Ghost Hawk arose like a mist from the estuary salt-marsh on the South Shore where she built her island home. “The place is so extraordinary that it began to haunt me,” she says.
Characteristically, she began to explore its past. “For three years I read every 17th century source and umpteen histories, and became increasingly appalled by the bigotry of the Puritans, who came here to escape persecution and proceeded to persecute others—not just the Indians but also white Christians with beliefs other than their own,” she says. “My imagination took over and gave me two boys, one English, one Pokanoket Indian, and their very dangerous friendship—and this story.” The novel is structurally daring, managing to dovetail the perspectives of both boys. It is also culturally brave, daring to see the world through the eyes of a Native American boy. “You have to pay great respect to the past, especially when one of your characters has an ethnicity different from your own,” she says.
But there are intriguing continuities with The Dark Is Rising and Dawn of Fear. Like Will Stanton, Little Hawk is 11 when ancient ritual and sudden circumstance rob him of his innocence. Likewise the English immigrant John is 11 when he goes off to be apprenticed. When (by supernatural means) he learns the Pokanoket language, astonished Indians call John “the Speaker,” just as Will was “the Seeker.”
Cooper’s Britain has always been marked as a place in danger from invaders, whether they be Germans, Anglo-Saxons, or the agents of the Dark who exploit human hatred, greed and fear. In Ghost Hawk, the “invaders from over the sea” are the English settlers on the Mayflower and later. Their first inadvertent gift is a disease so virulent to the native population that the hero’s entire Pokanoket village is wiped out while he is away enduring a solitary rite of manhood.
Further imports from 17th-century England are religious dogma, guns, and, perhaps most pernicious in Cooper’s view, a sense of ownership. The Pokanoket people honor the land as a mother; but the best hope their leaders can offer is to trade it away for short-term profit or peace: a perversion of the old ways, and a doomed one at that.
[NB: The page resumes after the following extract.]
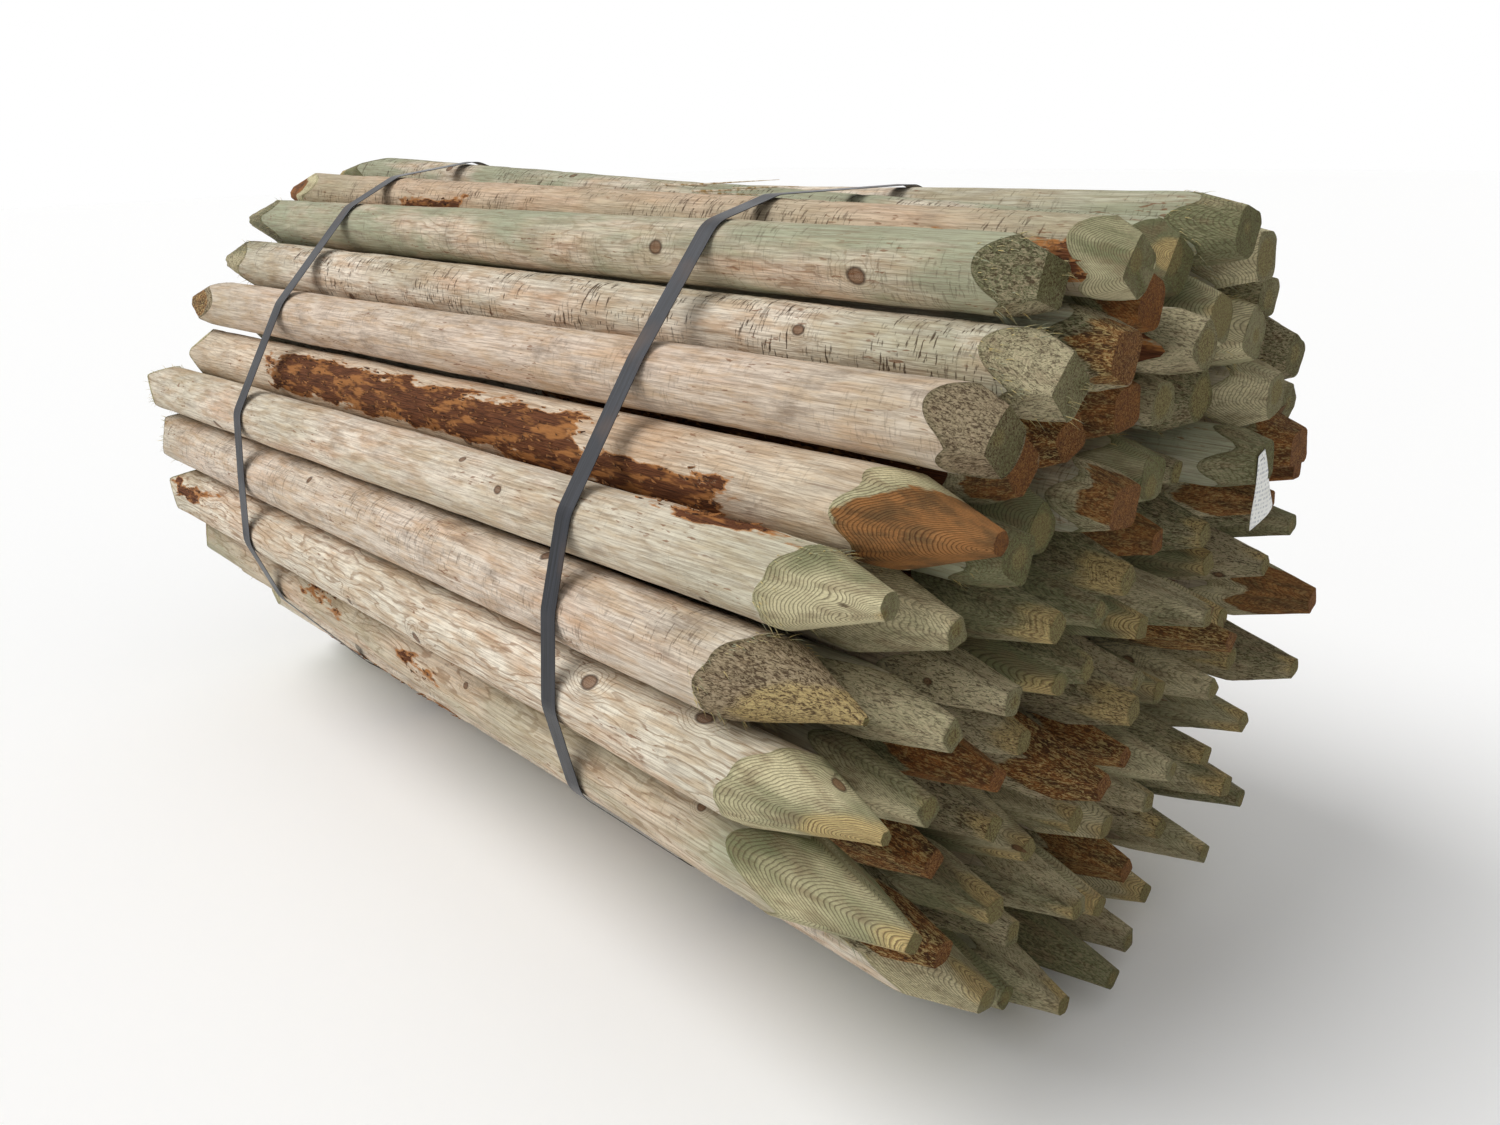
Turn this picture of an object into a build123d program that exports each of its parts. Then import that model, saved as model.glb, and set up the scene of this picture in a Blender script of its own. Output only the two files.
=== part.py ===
from build123d import *
import math
import os
import random

import numpy as np

# A strapped bundle of round fence posts lying on level ground.
# X runs along the posts, +X towards the right-hand ends, Y away from the camera side, Z up.
# The origin is on the ground under the middle of the bundle.

# The posts: the peeling machine leaves narrow flats all along each round
post_length = 2134.0
smallest_diameter = 92.0
largest_diameter = 124.0
post_taper = 4.6
peeled_flats = 24
end_scatter = 38.0
thickness_seed = 9
sawing_seed = 23

# The driven end: long flat cuts that leave a small square tip
point_cuts = 4
point_length = 205.0
point_tip = 31.0

# The top end: short flat cuts that leave most of the end grain
top_cuts = 4
top_cut_length = 92.0
top_flat = 58.0

# How unevenly the cuts are sawn, as a share of each size and in degrees
cut_unevenness = 0.16
cut_turn = 9.0

# The steel strapping
strap_width = 32.0
strap_thickness = 0.9
strap_inset = 533.0
strap_seat_gap = 0.2
seal_length = 46.0
seal_thickness = 1.2
seal_gap = 0.3
seal_corner = 1.4
seal_bearing = 25.0

# The label stapled to one end: the post that carries it stands out past its neighbours, and
# starts nearest to this place, as (across, up) in post widths
tagged_place = (2.37, 6.90)
tagged_post_shift = 47.0
tag_height = 110.0
tag_top_width = 20.0
tag_bottom_width = 70.0
tag_thickness = 0.6
tag_seat_gap = 0.3

# The staple: where it is on the post's end, as (across, up) from the middle, how far it is below
# the label's top, and how far the wind has swung the label round it, in degrees
staple_place = (-16.0, 12.0)
staple_inset = 8.0
tag_swing = 20.0

# Room left between neighbouring posts, and the most that a settled post leans along the stack
post_gap = 0.3
steepest_lean = 0.05

# The rows of the stack, from the ground up: how many posts, then the first and last axis as
# (across, up) in post widths. The pull of the straps settles them into the round.
# A post width is the middle diameter and the room that round posts leave between them.
width_per_post = 1.065
rows = [
    (5, (-0.96, 0.50), (2.96, 0.50)),
    (6, (-1.84, 1.06), (3.65, 1.39)),
    (8, (-2.78, 1.78), (4.22, 2.17)),
    (9, (-3.52, 2.65), (4.52, 3.00)),
    (9, (-3.93, 3.58), (4.65, 3.83)),
    (10, (-4.15, 4.57), (4.68, 4.74)),
    (10, (-4.07, 5.54), (4.65, 5.65)),
    (9, (-3.77, 6.50), (4.48, 6.52)),
    (8, (-3.29, 7.11), (4.13, 7.30)),
    (7, (-2.82, 7.97), (3.61, 8.04)),
    (5, (-2.32, 8.70), (2.87, 8.70)),
    (3, (-1.70, 9.16), (1.04, 9.22)),
    (2, (-1.00, 9.54), (0.58, 9.67)),
]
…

The Dark is Rising sequence is a symphonic movement with brilliantly modulated suspense and terror, moving towards the point prophesied when “all shall find the light at last, silver on the tree.” Ghost Hawk, a powerful novel with the hobbled rhythms and stark outcomes of reality, offers no victory achievable by arms or by magic—only an impassioned plea for understanding. It is in the lingering innocence of her young protagonists, and in the human capacity for open-heartedness, that Cooper finds a limited hope. “I don’t think mankind is any darker than it’s always been, but because of mankind’s new capabilities the world is now clearly in greater peril year by year,” she says from her house on the salt-marsh. “The future of this imperfect world is up to you. One person at a time.”